Now ask yourself—does it make sense that a supposedly rogue, anonymous genius (Satoshi Nakamoto) just so happened to “invent” Bitcoin using concepts that were already outlined by a US government agency over a decade earlier?

🚨 This isn’t speculation—it’s public record. The NSA’s research laid out the very system that Bitcoin operates on today.

If Bitcoin was really a grassroots movement for financial freedom, how does it align so perfectly with long-standing government digital currency projects?


The Early Government Crypto Projects You Were Never Told About

Long before Bitcoin, governments were already exploring digital currencies and blockchain-based financial control systems.

🔹 DigiCash (1990s) – A cryptographic digital currency project founded by David Chaum, heavily researched by the NSA and DARPA before it collapsed.
🔹 e-Gold (1996-2009) – A private digital currency system that was shut down by the US government because it was “outside of regulations.”
🔹 Mondex (1990s-2000s) – A smartcard-based digital currency backed by Mastercard, the UK government, and major banks to test cashless economies.

Each of these projects had one common goaleliminating physical cash and moving toward a digital economy.

Bitcoin’s sudden emergence in 2008 wasn’t a coincidence—it was a continuation of these early projects, disguised as a decentralised, grassroots revolution.


The Psychological Play: Making People Want It

Control works best when people ask for it willingly.

Bitcoin made people believe they were fighting the system, while unknowingly embracing the shift towards a digital-only economy.

🔹 While crypto was rising, governments and banks were pushing cash out of daily use.
🔹 Once people got used to digital transactions, the next step—CBDCs—was introduced.
🔹 And once CBDCs become the norm, cash will be fully eliminated.

The more people believe they’re gaining freedom, the easier it is to make them accept a system that eventually removes all financial autonomy.


CBDCs: The Endgame of Crypto’s Evolution

CBDCs (Central Bank Digital Currencies) are not the same as Bitcoin. They are programmable, government-controlled digital money—and they come with built-in restrictions and surveillance.

🔹 They can expire. (Use it or lose it.)
🔹 They can be restricted. (Want to buy certain things?
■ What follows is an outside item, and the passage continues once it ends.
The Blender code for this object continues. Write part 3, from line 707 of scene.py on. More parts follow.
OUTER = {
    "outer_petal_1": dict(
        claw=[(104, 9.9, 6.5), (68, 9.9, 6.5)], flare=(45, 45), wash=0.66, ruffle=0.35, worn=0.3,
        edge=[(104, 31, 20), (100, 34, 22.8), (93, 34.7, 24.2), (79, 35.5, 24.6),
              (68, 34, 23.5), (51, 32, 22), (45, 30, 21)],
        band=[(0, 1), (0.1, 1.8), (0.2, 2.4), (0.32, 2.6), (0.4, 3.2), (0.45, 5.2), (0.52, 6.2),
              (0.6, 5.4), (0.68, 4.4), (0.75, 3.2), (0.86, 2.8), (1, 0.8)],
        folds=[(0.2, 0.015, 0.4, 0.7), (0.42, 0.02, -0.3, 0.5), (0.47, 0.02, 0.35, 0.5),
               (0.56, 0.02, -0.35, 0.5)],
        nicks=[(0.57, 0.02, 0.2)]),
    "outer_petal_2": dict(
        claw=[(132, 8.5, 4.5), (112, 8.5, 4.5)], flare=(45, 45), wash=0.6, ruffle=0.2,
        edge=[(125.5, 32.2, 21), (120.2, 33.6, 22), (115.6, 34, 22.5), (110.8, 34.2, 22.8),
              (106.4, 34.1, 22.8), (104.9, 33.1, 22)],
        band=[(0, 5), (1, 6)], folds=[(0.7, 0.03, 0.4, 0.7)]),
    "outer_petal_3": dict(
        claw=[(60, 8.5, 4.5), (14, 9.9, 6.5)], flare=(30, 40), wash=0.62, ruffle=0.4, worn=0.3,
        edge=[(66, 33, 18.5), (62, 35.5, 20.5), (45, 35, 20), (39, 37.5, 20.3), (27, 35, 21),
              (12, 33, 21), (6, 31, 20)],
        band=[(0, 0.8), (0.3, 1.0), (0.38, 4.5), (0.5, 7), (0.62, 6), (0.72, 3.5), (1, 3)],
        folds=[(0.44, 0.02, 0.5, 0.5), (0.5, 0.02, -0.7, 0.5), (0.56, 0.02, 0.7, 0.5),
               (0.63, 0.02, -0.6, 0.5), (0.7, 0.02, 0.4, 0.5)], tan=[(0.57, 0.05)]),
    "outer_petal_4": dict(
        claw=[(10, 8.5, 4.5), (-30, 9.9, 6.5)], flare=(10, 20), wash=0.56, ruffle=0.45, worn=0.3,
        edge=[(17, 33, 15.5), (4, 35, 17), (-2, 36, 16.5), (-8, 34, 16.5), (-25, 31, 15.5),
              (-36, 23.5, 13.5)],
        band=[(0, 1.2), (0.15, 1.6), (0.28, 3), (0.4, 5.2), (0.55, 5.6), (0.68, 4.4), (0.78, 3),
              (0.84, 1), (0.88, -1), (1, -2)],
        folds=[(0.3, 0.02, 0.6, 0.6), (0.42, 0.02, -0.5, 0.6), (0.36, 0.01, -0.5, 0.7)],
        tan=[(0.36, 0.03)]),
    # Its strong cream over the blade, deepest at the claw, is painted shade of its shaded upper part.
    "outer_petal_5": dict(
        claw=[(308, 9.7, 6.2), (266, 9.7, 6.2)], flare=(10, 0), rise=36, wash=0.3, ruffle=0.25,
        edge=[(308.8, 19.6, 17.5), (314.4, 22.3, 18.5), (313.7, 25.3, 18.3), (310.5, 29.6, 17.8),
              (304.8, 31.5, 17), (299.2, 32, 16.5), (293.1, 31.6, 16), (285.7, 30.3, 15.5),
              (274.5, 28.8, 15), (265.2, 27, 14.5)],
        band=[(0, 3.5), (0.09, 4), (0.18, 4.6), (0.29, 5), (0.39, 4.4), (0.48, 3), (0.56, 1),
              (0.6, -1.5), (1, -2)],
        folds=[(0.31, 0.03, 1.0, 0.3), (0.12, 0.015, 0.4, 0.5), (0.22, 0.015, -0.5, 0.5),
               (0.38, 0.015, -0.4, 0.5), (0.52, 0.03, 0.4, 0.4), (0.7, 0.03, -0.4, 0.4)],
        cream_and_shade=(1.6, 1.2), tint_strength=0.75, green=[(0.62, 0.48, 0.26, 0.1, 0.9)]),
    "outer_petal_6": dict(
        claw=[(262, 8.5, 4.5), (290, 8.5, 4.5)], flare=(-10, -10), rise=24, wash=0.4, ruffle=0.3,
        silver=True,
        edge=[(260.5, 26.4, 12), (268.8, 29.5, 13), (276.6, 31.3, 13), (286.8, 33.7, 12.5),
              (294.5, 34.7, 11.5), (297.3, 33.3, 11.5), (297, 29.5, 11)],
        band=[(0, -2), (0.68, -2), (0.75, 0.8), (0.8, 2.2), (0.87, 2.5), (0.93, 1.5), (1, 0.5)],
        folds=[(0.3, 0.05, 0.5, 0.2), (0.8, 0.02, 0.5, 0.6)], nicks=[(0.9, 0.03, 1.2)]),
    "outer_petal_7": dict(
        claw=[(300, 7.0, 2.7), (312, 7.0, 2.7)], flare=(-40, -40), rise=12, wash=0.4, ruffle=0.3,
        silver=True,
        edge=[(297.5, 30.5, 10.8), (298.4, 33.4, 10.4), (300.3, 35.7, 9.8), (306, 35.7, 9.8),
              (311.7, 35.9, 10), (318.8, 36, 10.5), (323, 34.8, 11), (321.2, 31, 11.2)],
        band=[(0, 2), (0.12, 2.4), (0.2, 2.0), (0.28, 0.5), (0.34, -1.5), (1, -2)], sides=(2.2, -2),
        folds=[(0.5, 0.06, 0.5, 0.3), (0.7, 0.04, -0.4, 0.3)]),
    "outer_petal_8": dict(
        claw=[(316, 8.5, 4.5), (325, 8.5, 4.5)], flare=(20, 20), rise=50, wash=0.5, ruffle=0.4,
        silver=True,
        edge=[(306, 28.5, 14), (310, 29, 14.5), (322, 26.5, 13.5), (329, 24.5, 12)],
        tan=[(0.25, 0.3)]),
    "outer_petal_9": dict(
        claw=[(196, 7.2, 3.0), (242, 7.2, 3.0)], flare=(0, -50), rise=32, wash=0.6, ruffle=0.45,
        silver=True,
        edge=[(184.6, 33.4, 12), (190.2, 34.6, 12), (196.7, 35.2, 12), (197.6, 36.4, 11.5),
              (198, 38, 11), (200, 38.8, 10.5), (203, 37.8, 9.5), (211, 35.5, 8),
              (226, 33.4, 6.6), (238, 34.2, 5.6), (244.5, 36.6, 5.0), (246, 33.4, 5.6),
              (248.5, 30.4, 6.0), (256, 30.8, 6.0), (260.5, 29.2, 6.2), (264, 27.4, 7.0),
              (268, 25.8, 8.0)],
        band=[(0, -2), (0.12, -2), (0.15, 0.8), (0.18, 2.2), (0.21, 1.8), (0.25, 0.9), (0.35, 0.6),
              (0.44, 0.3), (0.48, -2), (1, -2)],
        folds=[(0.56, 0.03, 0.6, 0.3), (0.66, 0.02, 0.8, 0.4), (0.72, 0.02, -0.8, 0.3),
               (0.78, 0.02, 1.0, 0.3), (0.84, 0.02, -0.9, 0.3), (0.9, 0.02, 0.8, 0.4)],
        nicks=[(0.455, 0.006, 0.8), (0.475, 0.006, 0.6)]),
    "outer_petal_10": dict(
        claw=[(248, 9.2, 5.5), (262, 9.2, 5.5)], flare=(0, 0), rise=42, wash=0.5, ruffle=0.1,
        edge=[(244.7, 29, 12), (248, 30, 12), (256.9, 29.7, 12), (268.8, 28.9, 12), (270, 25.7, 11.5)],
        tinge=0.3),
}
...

Your social credit score might say no.)
🔹 They can be turned off. (Step out of line? Your access to funds is gone.)

And if they introduce Universal Basic Income (UBI)—free money tied to CBDCs? Game over. Because at that point, people will willingly give up financial freedom in exchange for economic survival.

Once cash is gone, CBDCs will allow full financial control over every individual on the planet.
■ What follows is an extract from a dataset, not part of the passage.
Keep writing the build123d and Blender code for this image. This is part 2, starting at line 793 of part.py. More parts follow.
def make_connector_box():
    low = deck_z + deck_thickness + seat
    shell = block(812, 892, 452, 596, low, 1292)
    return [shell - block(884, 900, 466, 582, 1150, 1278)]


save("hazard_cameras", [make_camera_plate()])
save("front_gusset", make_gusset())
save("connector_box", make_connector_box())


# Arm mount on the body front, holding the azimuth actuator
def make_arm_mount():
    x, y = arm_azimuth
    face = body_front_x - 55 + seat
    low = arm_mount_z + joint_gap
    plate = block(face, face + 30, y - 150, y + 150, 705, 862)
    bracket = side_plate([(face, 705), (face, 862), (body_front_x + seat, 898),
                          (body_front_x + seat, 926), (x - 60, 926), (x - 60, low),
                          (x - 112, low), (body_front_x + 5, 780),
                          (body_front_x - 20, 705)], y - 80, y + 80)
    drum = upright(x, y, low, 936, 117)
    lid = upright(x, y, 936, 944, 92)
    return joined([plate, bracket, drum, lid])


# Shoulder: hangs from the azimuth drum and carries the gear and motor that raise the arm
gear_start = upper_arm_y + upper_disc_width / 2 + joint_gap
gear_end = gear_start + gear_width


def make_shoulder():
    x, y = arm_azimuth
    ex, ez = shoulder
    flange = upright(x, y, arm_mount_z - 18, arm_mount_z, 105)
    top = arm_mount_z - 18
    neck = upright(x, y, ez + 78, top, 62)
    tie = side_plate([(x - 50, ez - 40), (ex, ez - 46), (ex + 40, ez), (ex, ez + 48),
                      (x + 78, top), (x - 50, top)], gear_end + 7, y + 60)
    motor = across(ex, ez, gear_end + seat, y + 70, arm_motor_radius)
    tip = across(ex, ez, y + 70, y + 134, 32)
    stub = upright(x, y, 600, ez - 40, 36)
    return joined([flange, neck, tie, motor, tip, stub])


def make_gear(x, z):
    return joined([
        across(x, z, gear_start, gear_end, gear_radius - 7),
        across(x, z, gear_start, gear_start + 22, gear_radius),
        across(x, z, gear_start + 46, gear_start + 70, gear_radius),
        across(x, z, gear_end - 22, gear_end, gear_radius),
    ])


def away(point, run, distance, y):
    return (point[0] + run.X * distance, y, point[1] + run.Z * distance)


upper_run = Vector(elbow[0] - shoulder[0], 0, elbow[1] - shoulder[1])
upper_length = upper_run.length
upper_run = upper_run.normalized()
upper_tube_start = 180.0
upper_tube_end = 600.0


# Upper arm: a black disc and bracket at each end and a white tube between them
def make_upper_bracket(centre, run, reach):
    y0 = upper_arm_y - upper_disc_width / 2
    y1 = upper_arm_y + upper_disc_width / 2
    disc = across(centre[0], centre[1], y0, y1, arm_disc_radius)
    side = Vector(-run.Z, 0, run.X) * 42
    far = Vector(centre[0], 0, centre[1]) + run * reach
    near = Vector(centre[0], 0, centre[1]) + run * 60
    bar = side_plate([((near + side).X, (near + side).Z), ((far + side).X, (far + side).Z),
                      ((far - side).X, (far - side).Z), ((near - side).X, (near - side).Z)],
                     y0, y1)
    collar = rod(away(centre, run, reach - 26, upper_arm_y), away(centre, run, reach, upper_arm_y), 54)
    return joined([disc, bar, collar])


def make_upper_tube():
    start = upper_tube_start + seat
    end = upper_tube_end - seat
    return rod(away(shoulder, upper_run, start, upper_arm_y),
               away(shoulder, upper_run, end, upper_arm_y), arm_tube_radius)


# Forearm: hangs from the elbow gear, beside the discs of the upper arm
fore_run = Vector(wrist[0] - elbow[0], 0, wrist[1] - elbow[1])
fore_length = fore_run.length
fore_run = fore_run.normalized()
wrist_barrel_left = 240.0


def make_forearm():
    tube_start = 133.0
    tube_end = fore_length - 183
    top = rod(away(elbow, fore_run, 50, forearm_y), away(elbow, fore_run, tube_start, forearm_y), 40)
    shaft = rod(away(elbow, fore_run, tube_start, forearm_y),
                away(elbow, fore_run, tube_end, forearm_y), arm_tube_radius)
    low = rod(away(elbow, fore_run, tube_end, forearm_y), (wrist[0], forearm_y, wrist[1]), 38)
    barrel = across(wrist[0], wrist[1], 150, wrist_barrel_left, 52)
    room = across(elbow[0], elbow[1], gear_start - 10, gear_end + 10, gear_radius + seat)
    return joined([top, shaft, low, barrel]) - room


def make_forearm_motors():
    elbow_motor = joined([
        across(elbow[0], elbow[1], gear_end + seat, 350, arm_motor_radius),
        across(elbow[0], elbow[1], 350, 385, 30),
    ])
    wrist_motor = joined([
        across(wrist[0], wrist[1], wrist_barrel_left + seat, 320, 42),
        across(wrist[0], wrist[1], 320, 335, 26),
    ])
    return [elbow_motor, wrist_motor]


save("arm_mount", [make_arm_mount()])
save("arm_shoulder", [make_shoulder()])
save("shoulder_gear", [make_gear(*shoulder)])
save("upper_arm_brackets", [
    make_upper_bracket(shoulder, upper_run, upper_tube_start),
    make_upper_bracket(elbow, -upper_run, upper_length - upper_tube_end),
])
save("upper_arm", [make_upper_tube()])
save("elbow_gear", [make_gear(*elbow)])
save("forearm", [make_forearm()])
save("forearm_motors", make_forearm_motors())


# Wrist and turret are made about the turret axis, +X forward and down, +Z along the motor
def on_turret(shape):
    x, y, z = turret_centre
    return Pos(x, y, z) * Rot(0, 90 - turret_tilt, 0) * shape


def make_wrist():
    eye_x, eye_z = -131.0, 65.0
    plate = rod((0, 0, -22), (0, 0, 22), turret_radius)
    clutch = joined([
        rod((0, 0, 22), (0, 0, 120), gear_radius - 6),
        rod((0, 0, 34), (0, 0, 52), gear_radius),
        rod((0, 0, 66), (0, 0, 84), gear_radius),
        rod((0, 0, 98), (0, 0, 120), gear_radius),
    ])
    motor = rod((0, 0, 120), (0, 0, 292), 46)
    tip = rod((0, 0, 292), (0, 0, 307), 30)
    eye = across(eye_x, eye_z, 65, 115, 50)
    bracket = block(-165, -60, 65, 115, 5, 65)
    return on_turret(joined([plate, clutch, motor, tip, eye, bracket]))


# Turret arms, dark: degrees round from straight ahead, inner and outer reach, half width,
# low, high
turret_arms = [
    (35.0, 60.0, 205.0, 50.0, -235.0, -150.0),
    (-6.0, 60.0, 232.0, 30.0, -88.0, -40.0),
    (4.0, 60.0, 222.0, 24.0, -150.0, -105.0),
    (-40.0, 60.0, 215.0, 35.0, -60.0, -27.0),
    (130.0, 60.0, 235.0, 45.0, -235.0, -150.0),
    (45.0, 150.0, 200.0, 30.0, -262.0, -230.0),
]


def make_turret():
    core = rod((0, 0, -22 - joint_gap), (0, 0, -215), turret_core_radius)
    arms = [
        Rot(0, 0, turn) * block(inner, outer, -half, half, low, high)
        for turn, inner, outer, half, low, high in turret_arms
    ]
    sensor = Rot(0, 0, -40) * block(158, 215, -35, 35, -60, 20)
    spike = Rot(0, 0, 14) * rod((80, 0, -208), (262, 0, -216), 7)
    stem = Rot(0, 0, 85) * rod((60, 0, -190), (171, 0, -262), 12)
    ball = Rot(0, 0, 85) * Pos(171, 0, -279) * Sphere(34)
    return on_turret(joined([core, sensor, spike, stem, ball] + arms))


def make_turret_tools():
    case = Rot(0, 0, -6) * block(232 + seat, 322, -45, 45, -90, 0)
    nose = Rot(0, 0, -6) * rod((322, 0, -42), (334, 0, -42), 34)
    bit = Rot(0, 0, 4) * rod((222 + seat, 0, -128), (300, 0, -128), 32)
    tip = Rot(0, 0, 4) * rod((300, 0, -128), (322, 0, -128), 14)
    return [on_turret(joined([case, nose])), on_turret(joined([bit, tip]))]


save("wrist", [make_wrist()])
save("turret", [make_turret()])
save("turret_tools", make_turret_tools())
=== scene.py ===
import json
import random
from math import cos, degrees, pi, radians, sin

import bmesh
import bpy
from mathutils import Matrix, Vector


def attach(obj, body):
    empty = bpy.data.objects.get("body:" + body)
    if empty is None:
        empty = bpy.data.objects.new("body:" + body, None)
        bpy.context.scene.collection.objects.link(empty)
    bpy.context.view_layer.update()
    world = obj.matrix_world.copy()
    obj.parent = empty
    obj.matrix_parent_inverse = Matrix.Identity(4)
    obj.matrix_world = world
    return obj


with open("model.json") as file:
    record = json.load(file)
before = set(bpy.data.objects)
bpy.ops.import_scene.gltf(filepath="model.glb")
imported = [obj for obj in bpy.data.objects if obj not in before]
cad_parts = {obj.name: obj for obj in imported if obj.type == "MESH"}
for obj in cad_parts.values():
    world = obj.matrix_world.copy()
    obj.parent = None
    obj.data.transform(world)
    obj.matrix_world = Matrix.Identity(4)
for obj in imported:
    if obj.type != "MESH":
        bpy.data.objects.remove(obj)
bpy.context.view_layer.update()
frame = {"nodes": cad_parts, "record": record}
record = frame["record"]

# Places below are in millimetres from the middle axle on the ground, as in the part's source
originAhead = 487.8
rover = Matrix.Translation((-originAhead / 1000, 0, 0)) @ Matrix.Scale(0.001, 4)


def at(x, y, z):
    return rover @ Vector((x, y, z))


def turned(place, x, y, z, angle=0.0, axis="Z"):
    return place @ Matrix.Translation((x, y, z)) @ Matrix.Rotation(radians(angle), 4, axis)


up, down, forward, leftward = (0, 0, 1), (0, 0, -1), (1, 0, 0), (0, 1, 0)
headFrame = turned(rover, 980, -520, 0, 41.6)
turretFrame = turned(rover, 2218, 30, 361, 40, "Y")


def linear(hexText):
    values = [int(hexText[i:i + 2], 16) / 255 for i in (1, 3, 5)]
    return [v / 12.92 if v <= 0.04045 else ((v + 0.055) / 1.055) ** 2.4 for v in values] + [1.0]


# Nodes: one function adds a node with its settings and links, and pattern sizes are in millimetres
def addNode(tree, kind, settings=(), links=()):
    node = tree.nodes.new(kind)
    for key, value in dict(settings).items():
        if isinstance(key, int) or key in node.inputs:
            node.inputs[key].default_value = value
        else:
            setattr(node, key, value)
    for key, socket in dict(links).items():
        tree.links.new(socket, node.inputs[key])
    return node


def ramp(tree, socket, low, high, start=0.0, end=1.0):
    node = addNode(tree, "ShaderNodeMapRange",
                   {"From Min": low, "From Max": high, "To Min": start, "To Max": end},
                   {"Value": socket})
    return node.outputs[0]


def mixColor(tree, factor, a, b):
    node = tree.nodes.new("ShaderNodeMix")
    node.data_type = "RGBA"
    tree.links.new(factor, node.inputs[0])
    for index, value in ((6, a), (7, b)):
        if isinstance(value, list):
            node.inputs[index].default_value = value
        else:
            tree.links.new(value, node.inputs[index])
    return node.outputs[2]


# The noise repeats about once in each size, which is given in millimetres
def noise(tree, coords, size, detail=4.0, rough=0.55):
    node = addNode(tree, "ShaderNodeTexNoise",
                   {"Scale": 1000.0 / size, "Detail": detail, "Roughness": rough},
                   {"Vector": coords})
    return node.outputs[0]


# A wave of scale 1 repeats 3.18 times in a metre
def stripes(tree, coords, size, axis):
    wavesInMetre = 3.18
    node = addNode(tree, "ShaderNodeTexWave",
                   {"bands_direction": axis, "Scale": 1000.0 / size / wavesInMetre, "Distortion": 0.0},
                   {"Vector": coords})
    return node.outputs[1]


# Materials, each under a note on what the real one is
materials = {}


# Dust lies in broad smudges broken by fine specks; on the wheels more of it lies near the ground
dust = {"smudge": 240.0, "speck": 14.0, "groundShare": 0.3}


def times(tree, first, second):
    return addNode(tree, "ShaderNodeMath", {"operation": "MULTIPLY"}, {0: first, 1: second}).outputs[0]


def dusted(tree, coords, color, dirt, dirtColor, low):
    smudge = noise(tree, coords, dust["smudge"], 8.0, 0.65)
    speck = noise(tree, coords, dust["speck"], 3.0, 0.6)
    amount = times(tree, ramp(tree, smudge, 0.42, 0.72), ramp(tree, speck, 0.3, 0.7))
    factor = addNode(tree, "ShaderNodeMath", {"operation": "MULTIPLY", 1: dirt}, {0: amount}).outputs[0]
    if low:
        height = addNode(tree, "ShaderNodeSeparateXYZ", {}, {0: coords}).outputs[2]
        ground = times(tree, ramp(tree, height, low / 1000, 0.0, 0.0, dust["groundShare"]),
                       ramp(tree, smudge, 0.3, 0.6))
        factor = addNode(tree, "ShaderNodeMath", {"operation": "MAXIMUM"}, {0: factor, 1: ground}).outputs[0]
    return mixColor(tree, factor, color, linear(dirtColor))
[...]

Bitcoin Was Never the Threat—It Was the Gateway

If Bitcoin was truly a threat to global financial systems, it would have been erased. Shut down. Destroyed.

Instead, it’s allowed to exist—even embraced. Why?

Because it was never the real enemy—it was the bait.

The stepping stone to a system where people become completely dependent on digital money.

Now, with governments worldwide developing their own CBDCs, Bitcoin’s job is nearly complete. Soon, the “crypto revolution” will be absorbed into the financial system it claimed to oppose.

So ask yourself: Was Bitcoin truly an independent creation, or was it a carefully placed step in a much larger financial reset?


Final Thought: Who Controls the Future of Money?

If Bitcoin was truly a threat, it wouldn’t have been allowed to grow.

Instead, it’s been studied, regulated, and controlled—just enough to stay useful to those in power.

Now, the next phase begins:
🔹 CBDCs will replace cash, completing the transition to total financial control.
🔹 Crypto regulations will force people into government-approved exchanges.
🔹 The illusion of financial freedom will fade, and the real agenda will be revealed.

Bitcoin was never the revolution. It was the introduction.

The question is—now that we see it, what do we do next?